Task details:
Please repeat, exactly and with nothing added, the lines running from the line that contains "x in size])" to the line that contains "for node in", both lines included.

::::

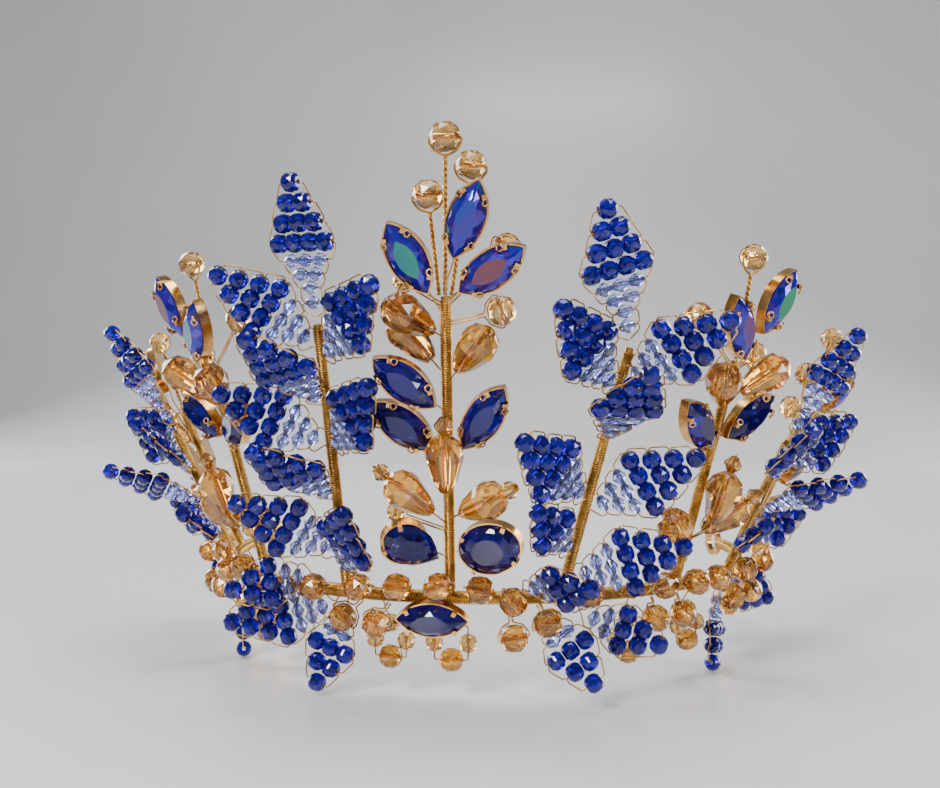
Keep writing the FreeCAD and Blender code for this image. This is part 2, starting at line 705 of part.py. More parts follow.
def add_spire_piece(spire, stem, piece):
    """One stone, drop or bead on its own twig of a spire."""
    kind, height, stand_off, turn, pitch, reach = piece
    names = spire_nodes(spire)
    frame = frame_at(stem[0], stem[4])
    beside = TWIG_SPREAD * math.sin(math.radians(turn)) if stand_off > 0 else 0.0
    root = Vector(stem_u(stem, height) + beside, height, stand_off)
    local = aim(root, turn, pitch)
    pose = frame.multiply(local)
    end = reach
    if kind in ("ab", "navy"):
        centre = reach + dim("navette_length") / 2
        seat = pose.multiply(Placement(Vector(0, centre, 0), Rotation()))
        add(names[kind], NAVETTE, seat)
        add(names["setting"], NAVETTE_SETTING, seat)
        end = reach + 2.0
    elif kind == "pear":
        seat = pose.multiply(Placement(Vector(0, reach + dim("pear_length") / 2, 0), Rotation()))
        add(names["crystal"], PEAR, seat)
        add(names["setting"], PEAR_SETTING, seat)
        end = reach + 2.0
    elif kind == "oval":
        seat = pose.multiply(Placement(Vector(0, reach + dim("oval_length") / 2, 0), Rotation()))
        add(names["crystal"], OVAL, seat)
        add(names["setting"], OVAL_SETTING, seat)
        end = reach + 2.0
    elif kind in ("teardrop", "tipped_teardrop"):
        add(names["teardrop"], TEAR, pose.multiply(Placement(Vector(0, reach, 0), Rotation())))
        end = reach + dim("teardrop_length") + 0.6
        if kind == "tipped_teardrop":
            tip = reach + dim("teardrop_length") + 0.3
            add(names["bead"], TIP_BEAD, pose.multiply(Placement(Vector(0, tip, 0), Rotation())))
            end = tip + TIP_LENGTH + 0.5
    elif kind in ("round", "small", "navy_bead"):
        bead = BERRY if kind == "round" else SMALL_BEAD
        width = dim("berry_width") if kind == "round" else dim("small_bead_width")
        length = BERRY_LENGTH if kind == "round" else SMALL_LENGTH
        centre = reach + width / 2
        add(names["bead"], bead, pose.multiply(Placement(Vector(0, centre, 0), Rotation())))
        add(names["wire"], looped_wire(centre, length, width, 0.3 if stand_off else 1.1), pose)
        return
    sunk = -0.62 if kind in ("ab", "navy", "pear", "oval") else 0.0
    points = [local.multVec(Vector(0, 1.5, sunk)), local.multVec(Vector(0, end, sunk))]
    if stand_off:
        low = height - TWIG_CLIMB
        front = math.sqrt(dim("stem_wrap_radius") ** 2 - beside**2)
        start = Vector(stem_u(stem, low) + beside, low, front - 0.1)
        points[0] = local.multVec(Vector(0, 0, sunk))
        points.insert(0, start)
    add(names["wire"], bent_wire(points, 0.5, TWIG_WIRE), frame)


def add_sprig(name, sprig):
    """A trembling sprig: its doubled wire, and the bead that turns on it."""
    spire, beside, turn, pitch, length = sprig
    stem = SPIRE_STEMS[spire]
    root = Vector(stem[2] + beside, stem[3] + SPRIG_CLEARANCE, 0)
    pose = frame_at(stem[0], stem[4]).multiply(aim(root, turn, pitch))
    add(f"{name}_wire", looped_wire(length, BERRY_LENGTH, dim("berry_width")), pose)
    add(f"{name}_bead", BERRY, pose.multiply(Placement(Vector(0, length, 0), Rotation())))


def add_berry(berry):
    """A champagne bead on a doubled wire bound to the band."""
    bearing, rise, turn, pitch, length = berry
    pose = frame_at(bearing).multiply(aim(Vector(0, rise, 0), turn, pitch))
    root = dim("band_wrap_radius") - 0.1
    add("garland_berries", BERRY, pose.multiply(Placement(Vector(0, root + length, 0), Rotation())))
    lifted = pose.multiply(Placement(Vector(0, root, 0), Rotation()))
    add("garland_wires", looped_wire(length, BERRY_LENGTH, dim("berry_width")), lifted)


def add_ring(bearing):
    """A hanging ring: a square of wire with a bead on three sides and a golden drop below."""
    half = RING_HALF_SIDE
    centre = Vector(0, RING_DROP_HEIGHT + half, 0)
    angle = math.radians(bearing)
    out = Vector(math.sin(angle), -math.cos(angle), 0)
    along = Vector(math.cos(angle), math.sin(angle), 0)
    foot = polar(bearing, BAND_RADIUS - 2.2, 0)
    rows = [(along[i], (0, 0, 1)[i], out[i], foot[i]) for i in range(3)]
    frame = Placement(Matrix(*rows[0], *rows[1], *rows[2], 0, 0, 0, 1))
    upright = Rotation(Vector(0, 0, 1), 90)
    below = Placement(centre - Vector(0, half, 0), Rotation())
    above = Placement(centre + Vector(0, half, 0), Rotation())
    add("garland_golden_drops", DROP_BEAD, frame.multiply(below))
    add("garland_ring_beads", SMALL_BEAD, frame.multiply(above))
    for x in (-half, half):
        add("garland_ring_beads", SMALL_BEAD, frame.multiply(Placement(centre + Vector(x, 0, 0), upright)))
    top = dim("band_height") - 1.4
    corners = [
        Vector(-1.0, top, 1.7),
        Vector(-1.0, centre.y + half + 2.6, 0),
        Vector(-half, centre.y + half + 1.2, 0),
        Vector(-half, centre.y - half, 0),
        Vector(half, centre.y - half, 0),
        Vector(half, centre.y + half, 0),
        Vector(-half + 0.5, centre.y + half, 0),
    ]
    add("garland_wires", bent_wire(corners, 0.5, TWIG_WIRE), frame)


def add_band_navette():
    """The navy stone that lies along the front of the band in a claw setting."""
    frame = frame_at(-4.2)
    seat = Placement(Vector(0, -3.6, 2.1), Rotation(Vector(0, 0, 1), 90))
    add("band_navette", NAVETTE, frame.multiply(seat))
    add("band_navette_setting", NAVETTE_SETTING, frame.multiply(seat))


def build_nodes():
    """Every sub-part of the crown, before it is set on its base."""
    sweep = dim("band_half_sweep")
    turn = Placement(Vector(0, 0, dim("band_height")), Rotation(Vector(0, 0, 1), -90 - sweep))
    add("band_core_wire", CORE.Shape, turn)
    step = 2 * sweep / WRAP_SEGMENTS
    for i in range(WRAP_SEGMENTS):
        spin = Rotation(Vector(0, 0, 1), -90 - sweep + i * step + 0.1)
        add("band_binding_wrap", WRAP.Shape, Placement(Vector(0, 0, dim("band_height")), spin))
    for side, node in ((-1, "left_end_eye"), (1, "right_end_eye")):
        reach = math.degrees((dim("eye_outer_radius") + 0.12) / BAND_RADIUS)
        bearing = side * (sweep + reach)
        centre = polar(bearing, BAND_RADIUS - dim("eye_thickness") / 2, dim("band_height"))
        out = polar(bearing, 1, 0)
        add(node, EYE.Shape, Placement(centre, Rotation(Vector(0, 0, 1), out)))
    for spire, stem in SPIRE_STEMS.items():
        add_stem(f"{spire}_spire_stem", "spire_stem_wraps", stem)
        mirrored = spire in MIRRORED_SPIRES
        for piece in SPIRES[MIRRORED_SPIRES.get(spire, spire)]:
            kind, height, stand_off, angle, pitch, reach = piece
            facing = -angle if mirrored else angle
            add_spire_piece(spire, stem, (kind, height, stand_off, facing, pitch, reach))
    for branch, stem in BRANCH_STEMS.items():
        add_stem(f"{branch}_branch_stem", "branch_stem_wraps", stem)
        for leaf in LEAVES[branch]:
            add_leaf(branch, stem, leaf)
    for name, sprig in SPRIGS.items():
        add_sprig(name, sprig)
    for berry in BERRIES:
        add_berry(berry)
    for bearing in RING_BEARINGS:
        add_ring(bearing)
    add_band_navette()


def write_nodes():
    """Set the crown on its base, check every object and write one STEP file per node."""
    box = FreeCAD.BoundBox()
    for solids in nodes.values():
        for solid in solids:
            box.add(solid.BoundBox)
    shift = Vector(-box.Center.x, -box.Center.y, -box.ZMin)
    parts = []
    for name, solids in nodes.items():
        part = doc.addObject("Part::Feature", name)
        part.Label = name
        part.Shape = Part.makeCompound(solids) if len(solids) > 1 else solids[0]
        part.Placement = Placement(shift, Rotation()).multiply(part.Placement)
        parts.append(part)
    doc.recompute()
    for item in doc.Objects:
        if "Invalid" in item.State or "Error" in item.State:
            raise RuntimeError(f"{item.Name} failed: {item.State}")
    for part in parts:
        if part.Shape.isNull() or not part.Shape.isValid():
            raise RuntimeError(f"{part.Label} has no valid shape")
    os.makedirs("parts", exist_ok=True)
    for part in parts:
        part.Shape.exportStep(f"parts/{part.Label}.step")
    print(f"{len(parts)} nodes, {sum(len(p.Shape.Solids) for p in parts)} solids")
    size = (box.XLength, box.YLength, box.ZLength)
    print("shift", [round(x, 3) for x in shift], "size", [round(x, 2) for x in size])


build_nodes()
write_nodes()
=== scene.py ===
import json
import math
import random

import bpy
import numpy as np
from mathutils import Matrix, Vector


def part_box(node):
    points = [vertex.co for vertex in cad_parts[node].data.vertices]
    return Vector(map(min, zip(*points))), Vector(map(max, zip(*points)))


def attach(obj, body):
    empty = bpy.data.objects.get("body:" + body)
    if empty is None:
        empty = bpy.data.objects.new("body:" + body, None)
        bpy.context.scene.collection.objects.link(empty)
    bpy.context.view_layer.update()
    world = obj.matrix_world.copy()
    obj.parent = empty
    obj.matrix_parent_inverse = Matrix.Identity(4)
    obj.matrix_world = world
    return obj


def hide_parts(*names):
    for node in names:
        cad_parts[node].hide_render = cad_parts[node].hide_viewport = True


# A beaded wire crown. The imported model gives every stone, bead and wire its place; this script
# gives the glass its cut, the wire its winding and everything its material. Metres, +Z up.

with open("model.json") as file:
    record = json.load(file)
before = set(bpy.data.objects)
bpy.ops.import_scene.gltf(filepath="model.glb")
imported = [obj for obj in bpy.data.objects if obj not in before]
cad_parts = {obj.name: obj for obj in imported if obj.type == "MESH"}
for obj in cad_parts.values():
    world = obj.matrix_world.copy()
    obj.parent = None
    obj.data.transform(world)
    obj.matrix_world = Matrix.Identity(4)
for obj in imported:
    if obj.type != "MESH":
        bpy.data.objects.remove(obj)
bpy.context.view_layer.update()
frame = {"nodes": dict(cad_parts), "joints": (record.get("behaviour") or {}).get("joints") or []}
random.seed(11)
nodes = frame["nodes"]
joints = {j["name"]: j for j in frame["joints"]}
MM = 0.001

BRANCHES = ("left_inner", "right_inner", "left_outer", "right_outer")
SPIRES = ("centre", "left_inner", "right_inner", "left_outer", "right_outer")
SPRIGS = tuple(name[: -len("_sway")] for name in joints if name.endswith("_sway"))

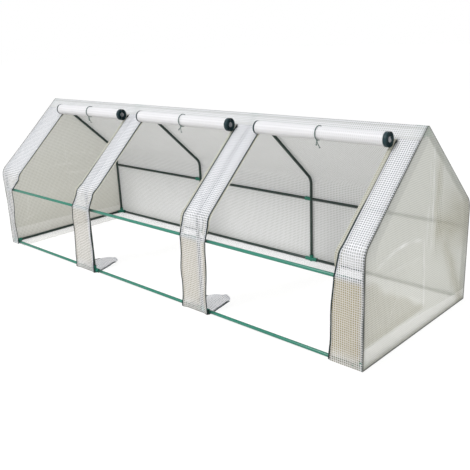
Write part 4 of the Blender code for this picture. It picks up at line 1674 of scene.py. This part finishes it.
tieLook = {
    "radius": 0.0019,
    "sides": 10,
    "lean": (0.35, -0.25, 0.2),  # which way each tie's tails lean
    "knotAngle": (1.95, 1.90, 2.0),  # round the roll, from straight away from the roof
    "knot": (0.0013, 0.8),  # size, and the cord's thickness when it is pulled tight
    "stopper": (0.0009, 0.7),
    "tails": ((1, 1.0), (-1, 0.6)),  # side and share of the full length
    "tailThickness": 0.8,
    # a full tail from the knot: out from the roll, share of its lean, down
    "tail": ((0.004, 0.25, 0.003), (0.006, 0.7, 0.010), (0.005, 1.2, 0.019), (0.004, 1.5, 0.027)),
}


def cordAlong(name, points, radius, closed=False):
    # a round cord with its UVs in turns and in metres along it
    sides, count = tieLook["sides"], len(points)
    tangents = []
    for i in range(count):
        before = points[i - 1] if i or closed else points[0]
        after = points[(i + 1) % count] if i < count - 1 or closed else points[-1]
        tangents.append((after - before).normalized())
    out = tangents[0].orthogonal().normalized()
    verts, runs = [], [0.0]
    for point, tangent in zip(points, tangents):
        out = (out - tangent * out.dot(tangent)).normalized()
        side = tangent.cross(out)
        for k in range(sides):
            turn = 2 * math.pi * k / sides
            verts.append(point + (out * math.cos(turn) + side * math.sin(turn)) * radius)
    for before, after in zip(points, points[1:] + points[:1]):
        runs.append(runs[-1] + (after - before).length)
    faces, uvs = [], []
    for i in range(count if closed else count - 1):
        for k in range(sides):
            ring, n = (i + 1) % count, (k + 1) % sides
            faces.append((i * sides + k, i * sides + n, ring * sides + n, ring * sides + k))
            for turn, run in ((k, i), (k + 1, i), (k + 1, i + 1), (k, i + 1)):
                uvs.append((turn / sides, runs[run]))
    if not closed:
        for ring, order in ((0, range(sides - 1, -1, -1)), (count - 1, range(sides))):
            faces.append([ring * sides + k for k in order])
            uvs += [(0.5, runs[ring])] * sides
    thing = fromPoints(name, verts, faces)
    thing.data.uv_layers.new(name="cord").data.foreach_set("uv", np.array(uvs, dtype=np.float32).ravel())
    thing.data.shade_smooth()
    return thing


def smoothPath(stations, steps=8):
    # a soft curve through the stations
    points = []
    for i in range(len(stations) - 1):
        a, b, c = stations[max(i - 1, 0)], stations[i], stations[i + 1]
        d = stations[min(i + 2, len(stations) - 1)]
        for k in range(steps):
            t = k / steps
            bent = (2 * a - 5 * b + 4 * c - d) * t**2 + (3 * b - a - 3 * c + d) * t**3
            points.append(0.5 * (2 * b + (c - a) * t + bent))
    return points + [stations[-1]]


def overhandKnot(name, centre, tied, ways):
    size, thinned = tied
    points = []
    for k in range(40):
        turn = 2 * math.pi * k / 40
        x, y = math.sin(turn) + 2 * math.sin(2 * turn), math.cos(turn) - 2 * math.cos(2 * turn)
        points.append(centre + (ways[0] * x + ways[1] * y - ways[2] * math.sin(3 * turn)) * size)
    return cordAlong(name, points, tieLook["radius"] * thinned, closed=True)


def makeTie(door):
    look, name = tieLook, f"door_{door}_tie"
    place = roofPlace(rollEnds(door)[2], rollLook["drop"], coverLook["offset"] + rollLook["radius"])
    lean, knotAngle = look["lean"][door - 1], look["knotAngle"][door - 1]
    girth = rollLook["radius"] - rollLook["pinch"][0] + look["radius"] + 0.0003

    def onRoll(angle, out=0.0):
        # angle from straight away from the roof, positive down the slope; it runs slack under the roll
        reach = girth + 0.0026 * softBand(abs(angle), math.pi, 0.5) + out
        sideways = 0.002 * math.sin(angle * 2) * lean
        return place @ Vector((sideways, -math.sin(angle) * reach, math.cos(angle) * reach))

    loop = [onRoll(2 * math.pi * k / 72 - math.pi) for k in range(72)]
    beside = Vector((1, 0, 0))
    away = (onRoll(knotAngle, 0.01) - onRoll(knotAngle)).normalized()
    ways = (away.cross(beside), beside, away)
    parts = [
        cordAlong(name + "_loop", loop, look["radius"], closed=True),
        overhandKnot(name + "_knot", onRoll(knotAngle, 0.0012), look["knot"], ways),
    ]
    for side, share in look["tails"]:
        reach = lean * 0.020 + side * 0.006
        stations = [onRoll(knotAngle, 0.0022)]
        for out, leant, down in look["tail"]:
            stations.append(stations[0] + away * out + Vector((reach * leant, 0, -down * share)))
        stations[1].z += 0.003 * share - 0.003  # both tails leave the knot alike
        parts.append(cordAlong(name + "_tail", smoothPath(stations), look["radius"] * look["tailThickness"]))
        parts.append(overhandKnot(name + "_stopper", stations[-1], look["stopper"], ways))
    dress(joinAll(parts, name), cordMaterial, f"door_{door}_roll")


for door in (1, 2, 3):
    makeTie(door)
print("ties made")


# Zip sliders

sliderLook = {
    "shell": (0.009, 0.012, 0.004),
    "nose": 0.66,  # how narrow its nose is
    "channel": (0.0011, 0.0016),  # edge left round the channel between the plates, and its depth
    "panel": (0.0012, 0.0003),  # edge left round the raised panel on top, and its rise
    "crown": (0.0022, 0.0006),
    "pull": (0.004, 0.016, 0.0014),
    "recess": (0.2, 0.0004),  # share of the pull's width left round its recess, and the depth
    "rounding": (0.0004, 0.0005),  # of the shell and of the pull
    "parked": 0.018,  # below the top seam
}


def makeSlider():
    look = sliderLook
    w, l, h = look["shell"]
    shell = blockOf((w, l, h), (0, 0, h / 2))
    editFaces(shell, lambda face: face.normal.y < -0.9)  # narrow the nose that runs down the zip
    bpy.ops.transform.resize(value=(look["nose"], 1, 1), center_override=(0, -l / 2, h / 2))
    leaveEdit()
    editFaces(shell, lambda face: abs(face.normal.x) > 0.8)
    edge, deep = look["channel"]
    bpy.ops.mesh.inset(thickness=edge)
    bpy.ops.mesh.extrude_region_shrink_fatten(TRANSFORM_OT_shrink_fatten={"value": -deep})
    leaveEdit()
    editFaces(shell, lambda face: face.normal.z > 0.9 and face.center.z > h * 0.9)
    edge, rise = look["panel"]
    bpy.ops.mesh.inset(thickness=edge)
    bpy.ops.transform.translate(value=(0, 0, rise))
    leaveEdit()
    bevelled(shell, look["rounding"][0], 35)
    # the crown that carries the pull
    ring, wire = look["crown"]
    bpy.ops.mesh.primitive_torus_add(
        location=(0, 0.0010, h - 0.0002), rotation=(0, math.pi / 2, 0), major_segments=18,
        minor_segments=8, major_radius=ring, minor_radius=wire,
    )
    crown = settle(bpy.context.object)
    # the pull: a plate with rounded edges and a recess
    pullWidth, pullLength, pullThickness = look["pull"]
    pull = blockOf(look["pull"], (0, 0.001 - pullLength / 2, h + pullThickness * 0.9))
    editFaces(pull, lambda face: face.normal.z > 0.9)
    edge, deep = look["recess"]
    bpy.ops.mesh.inset(thickness=pullWidth * edge)
    bpy.ops.mesh.extrude_region_move(TRANSFORM_OT_translate={"value": (0, 0, -deep)})
    leaveEdit()
    return joinAll([shell, crown, bevelled(pull, look["rounding"][1], 60)], "zipSlider")


unit = makeSlider()
for door in (1, 2, 3):
    for sideName in ("left", "right"):
        node = f"door_{door}_{sideName}_zip_slider"
        place = roofPlace(middleOf(node).x, coverLook["topSeam"] + sliderLook["parked"], inset + 0.0003)
        dress(copyOf(unit, node + "_moulded", place), nylon, node, stands=[node])
bpy.data.objects.remove(unit)
print("sliders made")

::::

Solution to this task:
    print("shift", [round(x, 3) for x in shift], "size", [round(x, 2) for x in size])


build_nodes()
write_nodes()
=== scene.py ===
import json
import math
import random

import bpy
import numpy as np
from mathutils import Matrix, Vector


def part_box(node):
    points = [vertex.co for vertex in cad_parts[node].data.vertices]
    return Vector(map(min, zip(*points))), Vector(map(max, zip(*points)))


def attach(obj, body):
    empty = bpy.data.objects.get("body:" + body)
    if empty is None:
        empty = bpy.data.objects.new("body:" + body, None)
        bpy.context.scene.collection.objects.link(empty)
    bpy.context.view_layer.update()
    world = obj.matrix_world.copy()
    obj.parent = empty
    obj.matrix_parent_inverse = Matrix.Identity(4)
    obj.matrix_world = world
    return obj


def hide_parts(*names):
    for node in names:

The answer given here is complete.